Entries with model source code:
====
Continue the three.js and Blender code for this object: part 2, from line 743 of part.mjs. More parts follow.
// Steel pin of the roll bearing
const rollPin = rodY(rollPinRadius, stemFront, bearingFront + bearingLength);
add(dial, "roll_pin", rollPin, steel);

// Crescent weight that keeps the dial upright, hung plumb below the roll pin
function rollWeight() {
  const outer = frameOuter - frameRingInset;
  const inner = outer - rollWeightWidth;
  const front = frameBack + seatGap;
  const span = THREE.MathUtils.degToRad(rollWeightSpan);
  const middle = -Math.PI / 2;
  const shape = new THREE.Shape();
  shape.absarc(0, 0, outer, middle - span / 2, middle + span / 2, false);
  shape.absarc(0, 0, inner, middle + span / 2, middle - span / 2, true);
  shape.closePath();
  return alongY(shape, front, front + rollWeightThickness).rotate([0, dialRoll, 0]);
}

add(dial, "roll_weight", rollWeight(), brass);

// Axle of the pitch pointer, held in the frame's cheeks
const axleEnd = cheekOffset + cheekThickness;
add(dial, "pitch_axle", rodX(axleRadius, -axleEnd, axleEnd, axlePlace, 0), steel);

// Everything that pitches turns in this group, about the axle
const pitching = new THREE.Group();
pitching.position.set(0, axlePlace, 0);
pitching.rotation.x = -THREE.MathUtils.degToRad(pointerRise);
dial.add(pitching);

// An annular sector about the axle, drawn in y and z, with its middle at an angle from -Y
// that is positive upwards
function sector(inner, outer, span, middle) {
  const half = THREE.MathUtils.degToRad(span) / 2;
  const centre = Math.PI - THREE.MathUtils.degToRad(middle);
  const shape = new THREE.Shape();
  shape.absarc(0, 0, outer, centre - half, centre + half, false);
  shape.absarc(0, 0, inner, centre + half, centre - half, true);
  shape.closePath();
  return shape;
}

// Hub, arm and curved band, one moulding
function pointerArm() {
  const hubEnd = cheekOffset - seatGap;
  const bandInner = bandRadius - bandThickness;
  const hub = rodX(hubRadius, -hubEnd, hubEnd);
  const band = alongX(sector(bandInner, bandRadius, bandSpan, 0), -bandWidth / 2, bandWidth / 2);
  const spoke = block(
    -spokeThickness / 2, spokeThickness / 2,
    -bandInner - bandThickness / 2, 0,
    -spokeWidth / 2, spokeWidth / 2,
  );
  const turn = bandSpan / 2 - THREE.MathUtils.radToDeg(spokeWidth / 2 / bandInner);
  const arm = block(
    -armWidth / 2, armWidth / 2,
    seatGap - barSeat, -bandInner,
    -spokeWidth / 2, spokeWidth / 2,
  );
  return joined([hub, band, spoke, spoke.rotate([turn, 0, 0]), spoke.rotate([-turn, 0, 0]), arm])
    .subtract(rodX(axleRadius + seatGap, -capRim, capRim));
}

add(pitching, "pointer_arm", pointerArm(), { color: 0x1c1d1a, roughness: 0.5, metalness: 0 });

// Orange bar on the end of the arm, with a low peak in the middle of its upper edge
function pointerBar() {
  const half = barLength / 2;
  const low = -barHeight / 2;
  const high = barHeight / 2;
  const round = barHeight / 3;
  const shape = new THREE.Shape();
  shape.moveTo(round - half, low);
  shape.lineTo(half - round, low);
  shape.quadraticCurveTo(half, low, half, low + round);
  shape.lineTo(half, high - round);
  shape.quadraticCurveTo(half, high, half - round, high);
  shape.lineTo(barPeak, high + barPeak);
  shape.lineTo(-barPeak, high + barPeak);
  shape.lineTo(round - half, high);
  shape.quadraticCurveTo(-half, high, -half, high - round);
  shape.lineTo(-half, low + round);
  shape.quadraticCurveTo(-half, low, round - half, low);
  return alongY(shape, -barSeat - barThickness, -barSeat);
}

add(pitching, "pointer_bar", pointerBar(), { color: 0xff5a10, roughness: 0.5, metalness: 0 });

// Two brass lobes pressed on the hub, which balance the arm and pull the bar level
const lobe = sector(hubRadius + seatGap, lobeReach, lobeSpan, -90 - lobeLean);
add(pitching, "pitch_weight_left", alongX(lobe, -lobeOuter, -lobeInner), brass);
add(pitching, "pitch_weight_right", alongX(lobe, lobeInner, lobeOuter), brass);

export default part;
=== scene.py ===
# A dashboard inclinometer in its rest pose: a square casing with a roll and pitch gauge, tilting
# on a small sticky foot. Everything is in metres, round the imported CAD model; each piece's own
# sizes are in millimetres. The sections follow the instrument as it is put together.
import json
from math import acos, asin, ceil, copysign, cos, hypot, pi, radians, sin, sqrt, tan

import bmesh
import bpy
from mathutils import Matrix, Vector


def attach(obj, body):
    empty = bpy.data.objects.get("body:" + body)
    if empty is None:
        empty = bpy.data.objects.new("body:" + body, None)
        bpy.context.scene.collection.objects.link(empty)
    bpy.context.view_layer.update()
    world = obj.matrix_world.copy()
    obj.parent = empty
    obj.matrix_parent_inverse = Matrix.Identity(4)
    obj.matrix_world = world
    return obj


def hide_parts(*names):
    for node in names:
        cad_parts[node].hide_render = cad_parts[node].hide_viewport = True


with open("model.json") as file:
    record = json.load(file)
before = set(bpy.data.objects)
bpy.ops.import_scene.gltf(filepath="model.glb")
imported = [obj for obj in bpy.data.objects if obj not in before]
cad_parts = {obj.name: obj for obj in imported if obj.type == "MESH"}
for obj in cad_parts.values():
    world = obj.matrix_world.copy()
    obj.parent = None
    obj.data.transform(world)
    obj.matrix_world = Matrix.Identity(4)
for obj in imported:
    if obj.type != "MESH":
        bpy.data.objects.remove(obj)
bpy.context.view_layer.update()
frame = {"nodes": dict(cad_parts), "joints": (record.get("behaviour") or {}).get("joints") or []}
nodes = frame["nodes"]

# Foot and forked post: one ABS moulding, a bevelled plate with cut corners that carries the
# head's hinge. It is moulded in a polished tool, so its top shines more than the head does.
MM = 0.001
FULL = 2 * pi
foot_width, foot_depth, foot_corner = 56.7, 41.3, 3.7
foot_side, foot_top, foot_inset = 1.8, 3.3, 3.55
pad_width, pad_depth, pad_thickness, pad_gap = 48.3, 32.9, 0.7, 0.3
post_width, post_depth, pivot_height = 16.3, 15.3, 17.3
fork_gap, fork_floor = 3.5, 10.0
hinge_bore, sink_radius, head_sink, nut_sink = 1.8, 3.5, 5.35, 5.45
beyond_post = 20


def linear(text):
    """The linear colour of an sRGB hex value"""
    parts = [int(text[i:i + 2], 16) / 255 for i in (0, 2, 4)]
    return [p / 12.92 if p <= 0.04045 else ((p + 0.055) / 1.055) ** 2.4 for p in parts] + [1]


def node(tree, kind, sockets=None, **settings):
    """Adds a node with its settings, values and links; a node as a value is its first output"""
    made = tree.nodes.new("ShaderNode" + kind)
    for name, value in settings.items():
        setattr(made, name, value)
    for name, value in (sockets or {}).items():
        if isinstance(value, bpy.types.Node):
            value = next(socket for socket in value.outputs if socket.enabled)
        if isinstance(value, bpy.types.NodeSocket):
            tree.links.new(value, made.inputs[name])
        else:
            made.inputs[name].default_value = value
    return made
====
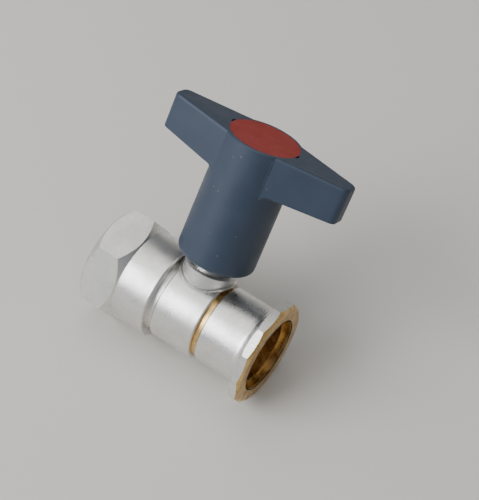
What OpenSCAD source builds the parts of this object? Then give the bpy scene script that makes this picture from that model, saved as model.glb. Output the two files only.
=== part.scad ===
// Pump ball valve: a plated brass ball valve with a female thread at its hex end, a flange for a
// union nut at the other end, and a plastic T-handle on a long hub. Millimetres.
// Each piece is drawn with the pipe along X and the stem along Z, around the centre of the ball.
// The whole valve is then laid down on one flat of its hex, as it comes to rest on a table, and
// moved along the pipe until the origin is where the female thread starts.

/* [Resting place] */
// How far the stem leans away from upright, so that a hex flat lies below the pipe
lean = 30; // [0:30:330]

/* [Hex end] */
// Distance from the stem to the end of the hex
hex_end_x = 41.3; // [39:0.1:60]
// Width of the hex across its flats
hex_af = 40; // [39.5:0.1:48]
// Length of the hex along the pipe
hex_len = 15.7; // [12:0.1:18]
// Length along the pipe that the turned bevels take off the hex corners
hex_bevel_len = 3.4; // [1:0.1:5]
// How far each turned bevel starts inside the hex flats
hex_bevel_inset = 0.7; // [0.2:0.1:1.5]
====
- **TASK REQUIREMENTS**
Quote only the lines running from the line that holds "0xff5a10, roughness: 0.5, metalness: 0" to the line that holds "bpy.data.objects.remove(obj)", both ends included.

- **COMPLETED TASK**
add(pitching, "pointer_bar", pointerBar(), { color: 0xff5a10, roughness: 0.5, metalness: 0 });

// Two brass lobes pressed on the hub, which balance the arm and pull the bar level
const lobe = sector(hubRadius + seatGap, lobeReach, lobeSpan, -90 - lobeLean);
add(pitching, "pitch_weight_left", alongX(lobe, -lobeOuter, -lobeInner), brass);
add(pitching, "pitch_weight_right", alongX(lobe, lobeInner, lobeOuter), brass);

export default part;
=== scene.py ===
# A dashboard inclinometer in its rest pose: a square casing with a roll and pitch gauge, tilting
# on a small sticky foot. Everything is in metres, round the imported CAD model; each piece's own
# sizes are in millimetres. The sections follow the instrument as it is put together.
import json
from math import acos, asin, ceil, copysign, cos, hypot, pi, radians, sin, sqrt, tan

import bmesh
import bpy
from mathutils import Matrix, Vector


def attach(obj, body):
    empty = bpy.data.objects.get("body:" + body)
    if empty is None:
        empty = bpy.data.objects.new("body:" + body, None)
        bpy.context.scene.collection.objects.link(empty)
    bpy.context.view_layer.update()
    world = obj.matrix_world.copy()
    obj.parent = empty
    obj.matrix_parent_inverse = Matrix.Identity(4)
    obj.matrix_world = world
    return obj


def hide_parts(*names):
    for node in names:
        cad_parts[node].hide_render = cad_parts[node].hide_viewport = True


with open("model.json") as file:
    record = json.load(file)
before = set(bpy.data.objects)
bpy.ops.import_scene.gltf(filepath="model.glb")
imported = [obj for obj in bpy.data.objects if obj not in before]
cad_parts = {obj.name: obj for obj in imported if obj.type == "MESH"}
for obj in cad_parts.values():
    world = obj.matrix_world.copy()
    obj.parent = None
    obj.data.transform(world)
    obj.matrix_world = Matrix.Identity(4)
for obj in imported:
    if obj.type != "MESH":
        bpy.data.objects.remove(obj)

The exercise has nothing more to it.